Three years ago today, I ran the London Marathon. You have to have known me for a long time to know how very unusual and surprising that was for me. I was one of those kids at school who used to sneak off to the bus during cross-country running. During my student years, friends would joke that I’d get a taxi home from their houses rather than walk the 200 yards back to my flat. In my 30s, I’d look upon those people who would get up on a Sunday morning and ‘go for a run,’ with awe and wonder, certain they must be an entirely different species to me.

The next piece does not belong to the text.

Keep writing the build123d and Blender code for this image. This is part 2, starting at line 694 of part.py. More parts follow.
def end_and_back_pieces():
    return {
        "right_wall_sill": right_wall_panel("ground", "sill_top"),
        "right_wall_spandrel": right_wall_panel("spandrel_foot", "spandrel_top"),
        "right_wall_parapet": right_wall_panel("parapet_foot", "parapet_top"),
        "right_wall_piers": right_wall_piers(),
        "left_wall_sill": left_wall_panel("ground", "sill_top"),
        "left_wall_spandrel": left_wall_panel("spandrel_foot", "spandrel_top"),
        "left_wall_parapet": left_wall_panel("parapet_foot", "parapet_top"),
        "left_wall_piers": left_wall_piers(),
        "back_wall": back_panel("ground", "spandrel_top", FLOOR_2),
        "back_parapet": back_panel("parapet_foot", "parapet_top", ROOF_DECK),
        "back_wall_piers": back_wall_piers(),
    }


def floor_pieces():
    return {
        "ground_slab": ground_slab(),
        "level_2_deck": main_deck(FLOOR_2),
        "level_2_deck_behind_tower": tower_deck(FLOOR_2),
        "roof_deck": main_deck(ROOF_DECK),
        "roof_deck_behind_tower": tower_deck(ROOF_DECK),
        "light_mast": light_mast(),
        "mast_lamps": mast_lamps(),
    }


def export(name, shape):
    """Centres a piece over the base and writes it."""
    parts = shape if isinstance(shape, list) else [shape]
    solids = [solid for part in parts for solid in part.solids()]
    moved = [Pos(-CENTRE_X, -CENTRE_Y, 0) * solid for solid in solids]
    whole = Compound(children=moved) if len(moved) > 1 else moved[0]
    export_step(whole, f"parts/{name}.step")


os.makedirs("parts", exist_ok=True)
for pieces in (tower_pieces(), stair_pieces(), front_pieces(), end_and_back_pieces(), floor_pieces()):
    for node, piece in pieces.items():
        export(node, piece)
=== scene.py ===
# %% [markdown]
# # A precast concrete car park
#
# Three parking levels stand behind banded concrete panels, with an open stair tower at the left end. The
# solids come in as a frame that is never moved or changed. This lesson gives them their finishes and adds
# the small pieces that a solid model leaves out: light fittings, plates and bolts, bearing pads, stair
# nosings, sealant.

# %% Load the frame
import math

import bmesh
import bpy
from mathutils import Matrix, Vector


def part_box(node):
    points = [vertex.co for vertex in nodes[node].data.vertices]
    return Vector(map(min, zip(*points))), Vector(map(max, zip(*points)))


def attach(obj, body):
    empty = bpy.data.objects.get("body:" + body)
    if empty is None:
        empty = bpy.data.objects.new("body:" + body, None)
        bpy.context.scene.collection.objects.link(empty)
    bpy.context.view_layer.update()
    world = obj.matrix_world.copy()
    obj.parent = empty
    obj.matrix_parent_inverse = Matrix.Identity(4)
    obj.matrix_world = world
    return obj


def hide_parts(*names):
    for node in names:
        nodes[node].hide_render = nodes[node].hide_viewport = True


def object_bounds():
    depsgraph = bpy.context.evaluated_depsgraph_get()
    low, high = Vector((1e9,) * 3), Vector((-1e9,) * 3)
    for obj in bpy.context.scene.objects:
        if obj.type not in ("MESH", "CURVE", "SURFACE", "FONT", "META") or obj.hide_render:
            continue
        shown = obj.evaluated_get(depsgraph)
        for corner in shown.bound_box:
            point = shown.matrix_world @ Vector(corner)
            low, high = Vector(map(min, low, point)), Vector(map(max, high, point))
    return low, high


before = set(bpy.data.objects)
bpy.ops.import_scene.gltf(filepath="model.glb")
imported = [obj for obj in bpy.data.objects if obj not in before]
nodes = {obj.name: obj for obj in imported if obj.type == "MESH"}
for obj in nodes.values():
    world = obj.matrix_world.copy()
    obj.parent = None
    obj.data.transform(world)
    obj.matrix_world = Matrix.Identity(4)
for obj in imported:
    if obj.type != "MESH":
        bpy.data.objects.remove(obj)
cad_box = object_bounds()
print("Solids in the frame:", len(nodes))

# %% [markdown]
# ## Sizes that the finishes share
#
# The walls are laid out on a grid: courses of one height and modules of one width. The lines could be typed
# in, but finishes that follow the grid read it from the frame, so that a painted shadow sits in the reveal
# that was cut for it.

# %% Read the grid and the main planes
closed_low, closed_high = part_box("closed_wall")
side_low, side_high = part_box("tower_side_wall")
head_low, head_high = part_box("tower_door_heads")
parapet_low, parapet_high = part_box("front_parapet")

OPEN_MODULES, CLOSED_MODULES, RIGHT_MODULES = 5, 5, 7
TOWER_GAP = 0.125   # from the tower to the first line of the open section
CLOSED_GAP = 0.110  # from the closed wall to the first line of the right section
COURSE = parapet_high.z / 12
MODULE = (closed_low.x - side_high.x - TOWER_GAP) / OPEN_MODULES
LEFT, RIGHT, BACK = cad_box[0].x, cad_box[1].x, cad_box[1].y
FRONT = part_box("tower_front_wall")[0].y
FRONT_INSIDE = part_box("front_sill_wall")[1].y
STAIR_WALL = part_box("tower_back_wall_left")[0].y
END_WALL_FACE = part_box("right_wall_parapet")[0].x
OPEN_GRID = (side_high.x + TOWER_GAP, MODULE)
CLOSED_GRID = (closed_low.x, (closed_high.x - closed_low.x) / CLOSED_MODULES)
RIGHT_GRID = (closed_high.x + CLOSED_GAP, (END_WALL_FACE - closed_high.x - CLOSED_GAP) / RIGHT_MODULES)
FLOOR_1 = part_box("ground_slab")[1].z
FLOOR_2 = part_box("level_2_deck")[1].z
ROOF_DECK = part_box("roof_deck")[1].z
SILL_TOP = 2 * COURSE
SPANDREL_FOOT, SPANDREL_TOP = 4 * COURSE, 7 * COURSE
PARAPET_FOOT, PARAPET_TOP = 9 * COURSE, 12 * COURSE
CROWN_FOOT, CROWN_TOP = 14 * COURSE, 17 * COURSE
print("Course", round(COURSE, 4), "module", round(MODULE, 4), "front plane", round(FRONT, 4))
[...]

I started running during my first years as a single parent, driven by anxious energy and a need to keep moving to burn away sadness and fear and worry. It was something I could do on those days when my baby son had gone to stay with his dad and I had no idea what to do with myself. I’d set off down the Fallowfield Loop in my baggy Miss Selfridge leggings and an elderly T-Shirt, unencumbered by a pram and a nappy bag and all the other baby paraphernalia I was used to lugging around and I’d just run. So slowly, I must have looked quite strange. I’d go as far as I could go and for as long as I could manage and it utterly transformed me. I learned there was something I could actually do that would make me feel better, something as simple as putting one foot in front of the other.
When I was offered, through work, a place on the London Marathon, although it was only 8 weeks or so away and although I’d only been used to running around 10k at that time, I leapt at the chance. I was thinking about the day itself, the race and the finish. I was, above all, amused and tickled pink that I had become someone who might undertake a challenge like this. I, me, new me.
I hadn’t really anticipated the training – the hours and hours I’d have to spend pounding the streets of South Manchester in the dark and the rain after work on, say, a Tuesday night, or what the difference between 10k and 10 miles would feel like to my shell-shocked feet. People warned me to go easy; I could hurt myself. People muttered about ‘the wall’: the point at which runners say they hit a block they can’t get past. I was probably too naïve and inexperienced to pay it any mind. If I just refused to engage with the idea of a wall, I reasoned, then there would be no wall.
And I did it! And it was incredible. I took the advice of a colleague and wore a vest with my name on it, not really understanding why until I heard strangers cheering me on – me, personally, among thousands of others – from the sidelines. And there was no wall, though this might have had a lot to do with the speed in which I did it. The only goal I had set myself was to keep running, however slowly, and to finish. It took me the best part of five hours. When I realised I was being overtaken at one point by the man with the fridge on his back, I set myself a new goal: don’t, whatever you do, let the man with the fridge on his back beat you to the finish line.
I liked to tell people afterwards that it had been easy and in many ways it was. Much easier, in any case, than the other challenges I had faced in my life. There was nothing at stake. There was cheering from the sidelines. And all I’d had to do, after all, was put one foot in front of the other.
In his book What I Talk About When I Talk About Running, the novelist Haruki Murakami draws a parallel between running and writing. He writes of the need, with both, for focus and endurance:
‘One foot in front of the other. Repeat as often as necessary to finish.’
As simple as that. But I think it’s Neil Gaiman, in the advice he gives to writers, who really has it right:
‘This is how you do it: you sit down at the keyboard and you put one word after another until it’s done. It’s that easy … and that hard.’
I’ve thought of this advice a lot this week. As I near the end of my fourth month of writing and publishing new work every day, putting one foot in front of the other, one word after another, is starting to feel very hard. This week I’ve started a new job – a very exciting one – and my son went back to school, and I’m in the process of applying for a mortgage … and my car failed its MOT. And I’m tired. I have written more words than I would like to have written about how hard it is to write words! I worry I might never be able to find more than this to say. The outline of a wall has started to take shape ahead of me and I am working hard every day to push it away in the hope that if I just refuse to engage with the idea of a wall, then there will be no wall.
So I will keep on keeping on. And when in doubt, I’ll remember how it felt to cross the finish line on The Mall. I’ll remember biting into the juicy apple I found in my goodie bag and I’ll think of the knowledge I gained. I send my very best to everyone that ran today. It’s easy, really, isn’t it? And hard. Be proud.